The thought of war stirred instincts deep in Grike’s Stalker brain. He flexed his hands, but the blades that he knew should be housed inside them did not spring out.
Dr. Zero said, “I have removed your finger-glaives.”
“HOW AM I TO FIGHT IF I AM UNARMED?” he asked.
“Mr. Grike,” Dr. Zero told him, “if we just wanted another lumbering battle-Stalker, I could have built one myself. There is no shortage of dead bodies to Resurrect. But you are an antique, more complex than anything we can build. You’re not just a thing, you’re a person.” She touched his harmless hands. “It made a nice change, to work on a Stalker who was not just another soldier.”
An airship named The Sadness of Things arrived to carry Grike to a place they called Forward Command. He stood at Dr. Zero’s side in the observation gondola as they flew west over high snow-clad mountains, then the plains of the Eastern Hunting Ground, which were Green Storm territory now, with here and there the wreck of a destroyed Traction City rusting in the grass.
“This land was all captured in the first weeks of the war, nearly fourteen years ago’’ said Dr. Zero, still keen to educate her patient. “At first the barbarians were taken completely by surprise when our air fleets came sweeping down on them out of the mountains. We drove west, herding terrified cities ahead of us, smashing any that dared turn and fight. But slowly the cities started to group together and defend themselves. A union of German-speaking industrials called the Traktionstadtsgesellschaft stopped our advance westward and pushed us back to the Rustwater Marshes, and a rabble of Slavic Traction Towns attacked our settlements in Khamchatka and the Altai Shan.

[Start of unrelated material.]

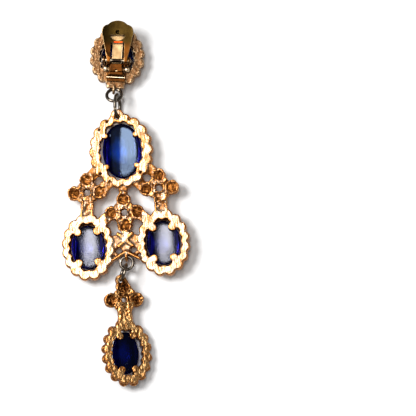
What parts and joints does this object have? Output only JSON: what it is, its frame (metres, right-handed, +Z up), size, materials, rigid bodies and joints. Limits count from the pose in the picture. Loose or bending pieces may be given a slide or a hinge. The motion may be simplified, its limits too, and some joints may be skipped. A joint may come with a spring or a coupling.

“There has been stalemate ever since. Sometimes we push west and destroy a few more cities; sometimes they push east and devour a few of our forts or farms.”
The landscape below was changing, pitted and scarred by recent fighting. Enormous shell craters shone like mirrors stitched into a blanket of mud. From this height, the vast track marks of the enemy’s fighting suburbs and the complicated entrenchments and fortifications of the Storm looked almost identical.
“They say we are making the world green again,” sighed Dr. Zero, “but all we are doing is turning it into mud…”
Forward Command turned out to be a captured city, a small four-tiered place standing motionless on the slopes of a hill at the northern end of the Rustwater Marshes. Its tracks lay curled on the mud around it. The wheels and lower tiers were scorched and ruined, but on the upper levels lights showed dimly in the deepening twilight. Warships came and went from makeshift air harbors, and flocks of birds wheeled above the wrecked rooftops. Grike was surprised at the intelligent way the flocks veered to avoid the airships, until The Sadness of Things passed close to one and he saw that they were not living birds but Stalkers, their eyes glowing with the same eerie green light as his, their beaks and talons replaced with blades. Below, on roadways bulldozed through the mud, more Stalkers marched, some man-shaped, others bulky, crablike, multilegged.